糖尿病が不安な人の正しい「靴」の選び方…足病変リスクを減らす新健康靴開発者に聞く
実際、佐賀大学医学部付属病院の足専門外来の糖尿病患者の足裏の圧力を測定したデータを同大の上村哲司教授らが解析したところ、母指球のほかに、足の人さし指や中指の関節部分に特に高い圧力がかかっていたという。
「ですから、糖尿病の人の靴に最も大切なのは、自分の足にピッタリしていることはもちろんですが、足に傷をつくりにくく、足底圧を減らす工夫があることが望ましいのです。例えば開発した靴は人が本来持つロッカー機能を補う働きがある靴となっています」
足のロッカー機能とは歩く時、足指の関節部分が振り子の支点となり、重心が前にスムーズに移動するメカニズムのこと。糖尿病の人はこの機能が衰えていることが知られている。

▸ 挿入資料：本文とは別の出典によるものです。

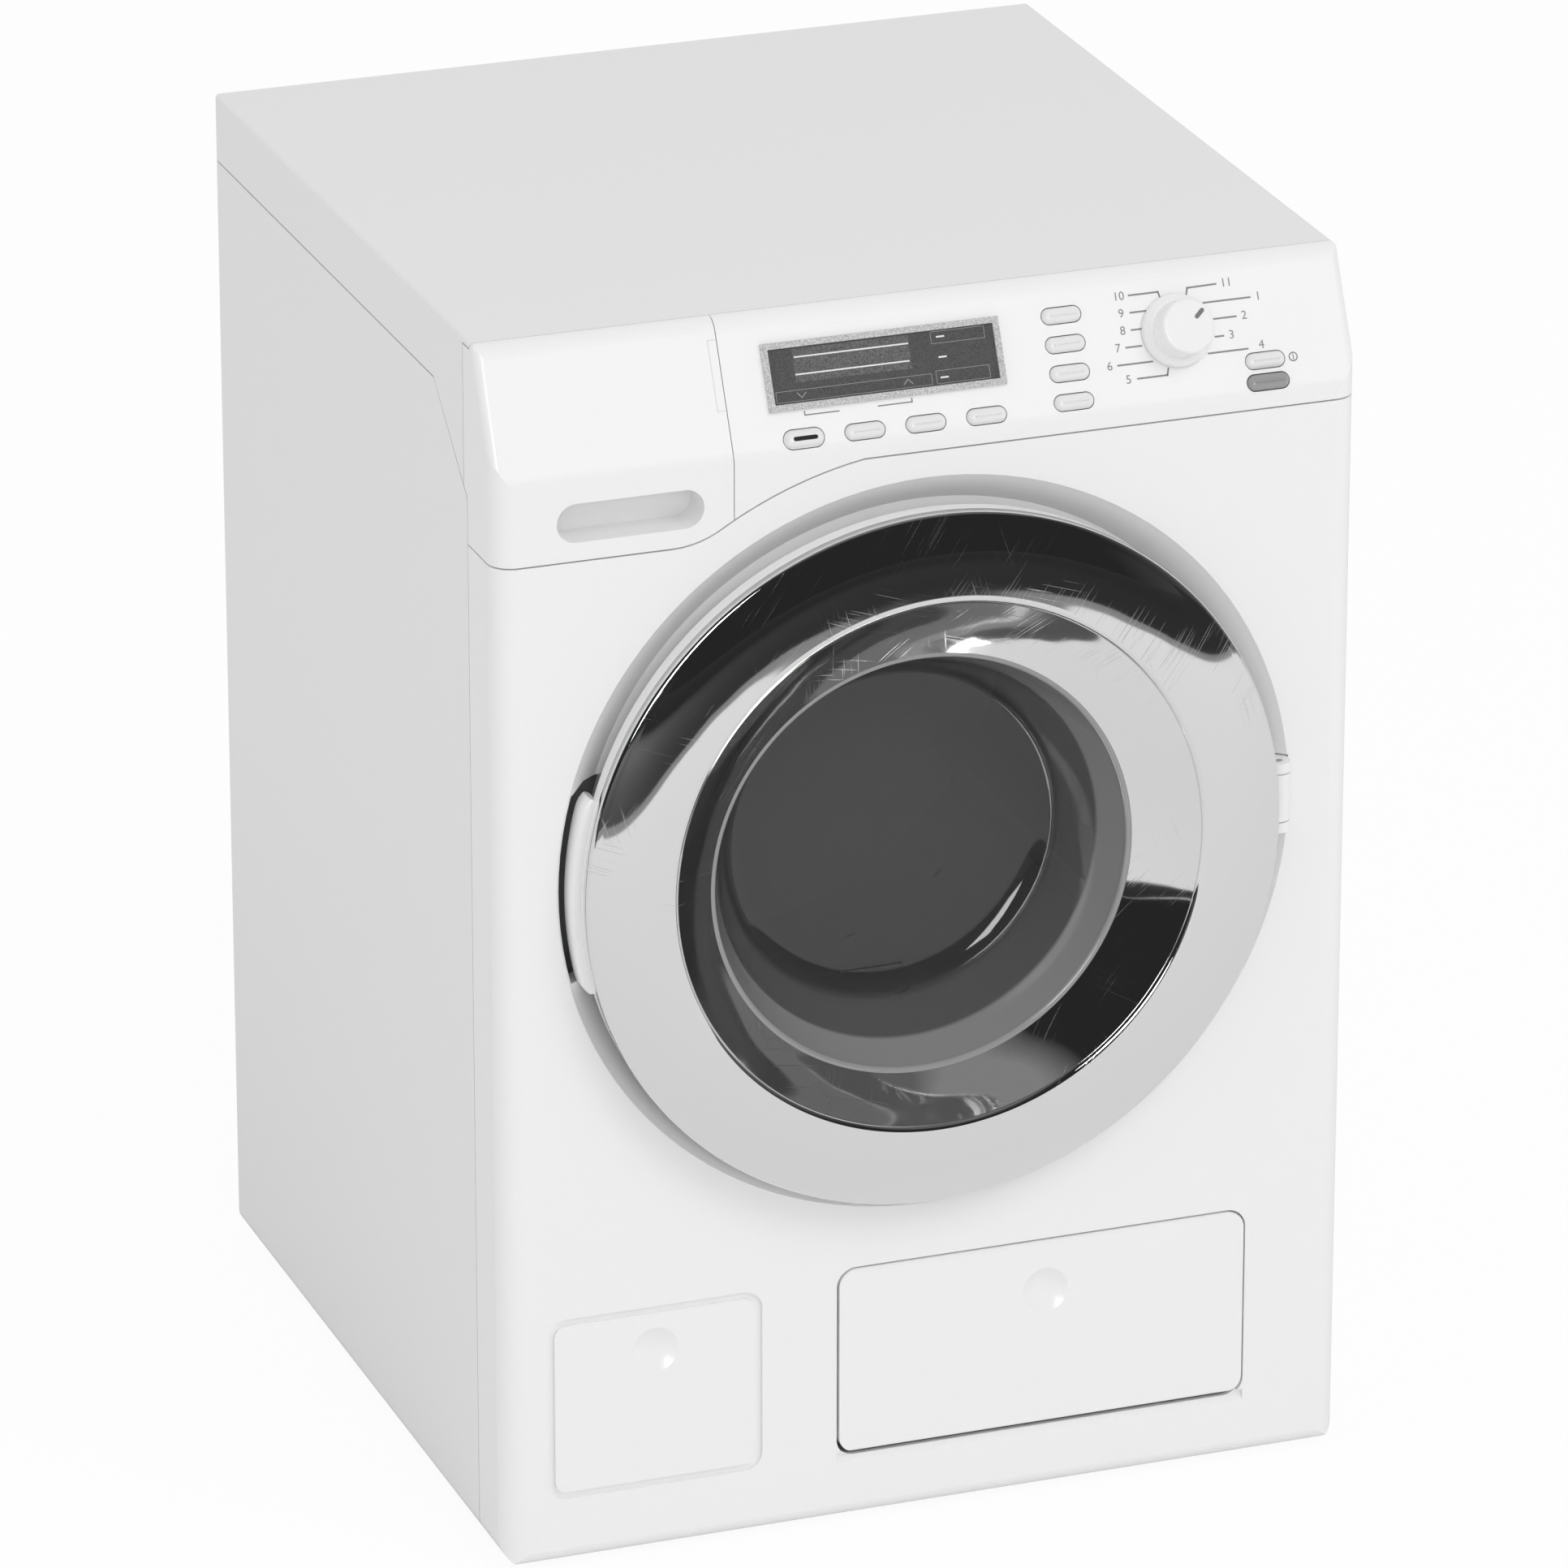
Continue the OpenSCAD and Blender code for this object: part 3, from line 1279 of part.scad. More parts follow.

「靴型装具(医療靴)などでは以前から取り入れている方法で、具体的には靴の中敷きを通常の3ミリから8ミリと厚くしたうえで、前足部を反り返らせた、ゆりかごのような形状になっています。そうすることで着地してすぐに前に進む動きに変えられ、足底圧を低減させることができます」
また、開発した靴のソール部は親指部分より小指部分を4ミリ高くする、モーションガイドスロープ(特許取得)を設けている。蹴り出しがラクになり、小指への負担を減らす工夫だ。